Another theory is that Earhart crashed near the Phoenix Islands, 350 miles southeast of the Howland Islands. In 1988, the International Group for Historic Aircraft Recovery (TIGHAR) decided to reopen the disappearance. Their theory is that Earhart and Noonan flew for two and a half more hours than previously noted, arrived at uninhabited Gardner Island (now called Nikumaroro: 2,500 miles northeast of New Zealand) and ultimately perished there.
TIGHAR has produced a wide range of evidence to support their theory, but none has been totally accepted as belonging to Earhart or Noonan and all has been called circumstantial. This evidence has included improvised tools, an aluminum panel, an oddly cut piece of clear Plexiglas (the same thickness and curvature of an Electra window) and a size 9 Cat's Paw heel, dating from the 1930’s, resembling Earhart's footwear in flight photos.
Where does the weather come into all of this? Surprisingly not in the crash, but in the efforts to find answers. Over time, the forces of nature will destroy evidence. If her plane is underwater, the sediment and animal life where the plane could be resting may be corroding it or covering it entirely. If Earhart landed the plane successfully on an island, erosion and exposure to the elements could be destroying any remaining evidence.
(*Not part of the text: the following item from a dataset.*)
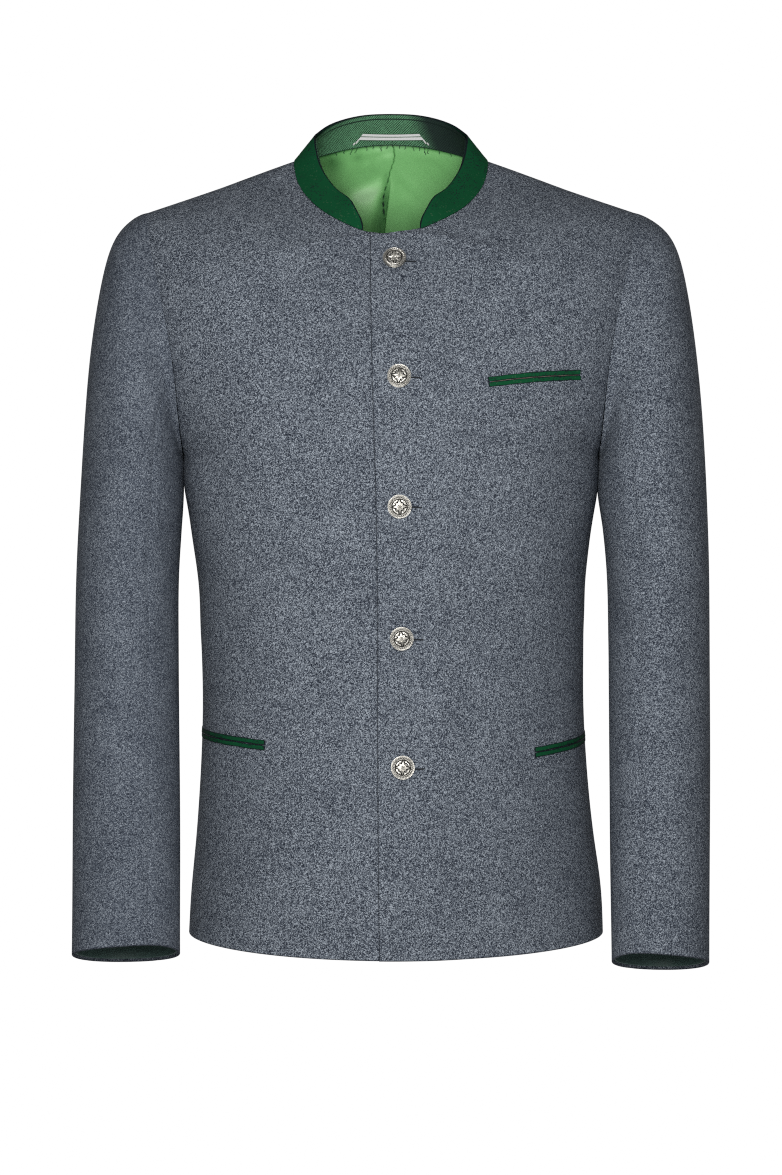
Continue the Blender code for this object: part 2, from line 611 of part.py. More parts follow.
def make_jet(name, pocket, side, low, surface):
    """One lip of a pocket: a strip on the front, from its front end towards the side."""
    x, z, length, climb = pocket
    row, across = find_on_front(np.array([x]), np.array([z]), side)
    reach = np.linspace(across[0], 1.0, 200)
    line = front_face(np.full_like(reach, row[0]), reach, side)
    run = np.concatenate([[0], np.cumsum(np.linalg.norm(np.diff(line, axis=0), axis=-1))])
    share = np.linspace(0, 1, 15)
    along = np.interp(share * min(length, run[-1] - POCKET_END), run, reach)
    lines = []
    for offset in np.linspace(low, low + JET_WIDTH, 3):
        lines.append(z + share * climb + offset)
    heights = np.array(lines)
    grid_across = np.broadcast_to(along, heights.shape)
    grid_row = rows_at_height(grid_across, heights, side)
    points = front_face(grid_row, grid_across, side, JET_WALL + SEAM_GAP)
    normals = body_normals(grid_row, grid_across, 1, side)
    faces = grid_faces(*heights.shape, flip=side < 0)
    return shell(name, points.reshape(-1, 3), faces, JET_WALL, surface, normals.reshape(-1, 3))


def rows_at_height(across, height, side):
    """The row of a front at each across whose point has this height."""
    low, high = np.full(across.shape, 0.0), np.full(across.shape, 10.0)
    for _ in range(40):
        middle = (low + high) / 2
        under = body_points(middle, across, 1, side)[..., 2] < height
        low, high = np.where(under, middle, low), np.where(under, high, middle)
    return (low + high) / 2


def make_button(name, x, z, surface):
    """A domed button on its shank, turned round the direction that its front faces."""
    row, across = find_on_front(np.array([x]), np.array([z]), 1)
    foot = front_face(row, across, 1)[0]
    axis = body_normals(row, across, 1, 1)[0]
    side = unit(np.cross(axis, np.array([0.0, 0.0, 1.0])))
    up = np.cross(side, axis)
    turn = np.arange(BUTTON_SIDES) * 2 * math.pi / BUTTON_SIDES
    spokes = np.cos(turn)[:, None] * side + np.sin(turn)[:, None] * up
    rings = [foot + axis * out + radius * spokes for radius, out in BUTTON_PROFILE[1:-1]]
    points = np.concatenate([np.concatenate(rings), [foot + axis * BUTTON_PROFILE[0][1]],
                             [foot + axis * BUTTON_PROFILE[-1][1]]])
    count = len(rings)
    index = np.arange(count * BUTTON_SIDES).reshape(count, BUTTON_SIDES)
    after = np.roll(index, -1, axis=1)
    faces = np.stack([index[:-1], index[1:], after[1:], after[:-1]], -1).reshape(-1, 4).tolist()
    bottom, top = len(points) - 2, len(points) - 1
    faces += [(bottom, int(a), int(b)) for a, b in zip(index[0], after[0])]
    faces += [(top, int(b), int(a)) for a, b in zip(index[-1], after[-1])]
    return add_object(name, points, faces, surface)


def make_tape(name, surface):
    """The hanger loop: a short tape across the inside of the neck, its ends lower than its middle."""
    share = np.linspace(-1, 1, 13)
    angle = 180 + share * math.degrees(math.asin(TAPE_HALF_LENGTH / NECK_HALF_WIDTH))
    middle = TAPE_PLACE - TAPE_DROP * share ** 4
    half = TAPE_WIDTH / 2 / COLLAR_BAND[-1][1]
    bulge = TAPE_BULGE * (1 - share ** 2)
    drawn_in = COLLAR_WALL + FACING_WALL + 2 * LAYER_GAP + bulge
    ups = np.stack([middle - half, middle, middle + half], -1)
    points = collar_points(angle[:, None], ups, drawn_in[:, None])
    faces = grid_faces(len(share), 3)
    return shell(name, points.reshape(-1, 3), faces, TAPE_WALL, surface)


def build():
    """Makes every piece."""
    loden = material("loden", 0.95)
    green = material("green cloth", 0.95)
    facing = material("facing", 0.9)
    lining = material("lining", 0.4)
    dark = material("dark lining", 0.6)
    tape = material("tape", 0.7)
    silver = material("old silver", 0.4, 1.0)
    make_front("front_left", 1, loden)
    make_front("front_right", -1, loden)
    make_back("back", loden)
    rings = np.concatenate([np.linspace(0, 4, 9), np.linspace(4, 12, 14)[1:]])
    under = FRONT_SLEEVE_SEAM, 360 + BACK_SLEEVE_SEAM
    upper = BACK_SLEEVE_SEAM, FRONT_SLEEVE_SEAM
    short = np.linspace(*CUFF_LINING_RINGS, 4)
    inside = LODEN_WALL + LAYER_GAP
    for word, side in (("left", 1), ("right", -1)):
        make_sleeve(f"upper_sleeve_{word}", side, *upper, 17, rings, LODEN_WALL, 0, loden)
        make_sleeve(f"under_sleeve_{word}", side, *under, 10, rings, LODEN_WALL, 0, loden)
        make_sleeve(f"cuff_lining_{word}_front", side, 0, 180, 13, short, LINING_WALL, inside, dark)
        make_sleeve(f"cuff_lining_{word}_back", side, 180, 360, 13, short, LINING_WALL, inside, dark)
    make_collar("collar", 0.0, COLLAR_WALL, 0.0, 1.0, 0.0, green)
    make_collar("collar_facing", COLLAR_WALL + LAYER_GAP, FACING_WALL, FACING_LOW, FACING_HIGH,
                FACING_END, facing)
    make_lining("back_lining", lining)
    upper_low, lower_low = JET_SPLIT / 2, -JET_SPLIT / 2 - JET_WIDTH
    for word, pocket, side in (("chest", CHEST_POCKET, 1), ("hip_left", HIP_LEFT_POCKET, 1),
                               ("hip_right", HIP_RIGHT_POCKET, -1)):
        make_jet(f"{word}_jet_upper", pocket, side, upper_low, green)
        make_jet(f"{word}_jet_lower", pocket, side, lower_low, green)
    make_tape("hanger_loop", tape)
    for number, (x, z) in enumerate(BUTTONS, 1):
        make_button(f"button_{number}", x, z, silver)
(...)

For example, in 2007, a TIGHAR led expedition to Nikumaroro Island and found bronze bearings which may have belonged to Earhart's aircraft, along with a zipper pull which might have come from her flight suit. However, the weather had ravaged the island and those artifacts and they were not able to be identified conclusively.
On March 20, 2012, TIGHAR announced they were launching a new search, based on a re-evaluation of a 1937 photograph taken off the reef at Nikumaroro. The expedition is being endorsed by Dr. Robert Ballard, the same man who found the Titanic. The expedition will embark in July of this year, 75 years after Earhart disappeared. Maybe this time, one of history’s greatest mysteries will be solved. All we can do is wait to find out if the story of Amelia Earhart will finally have an end.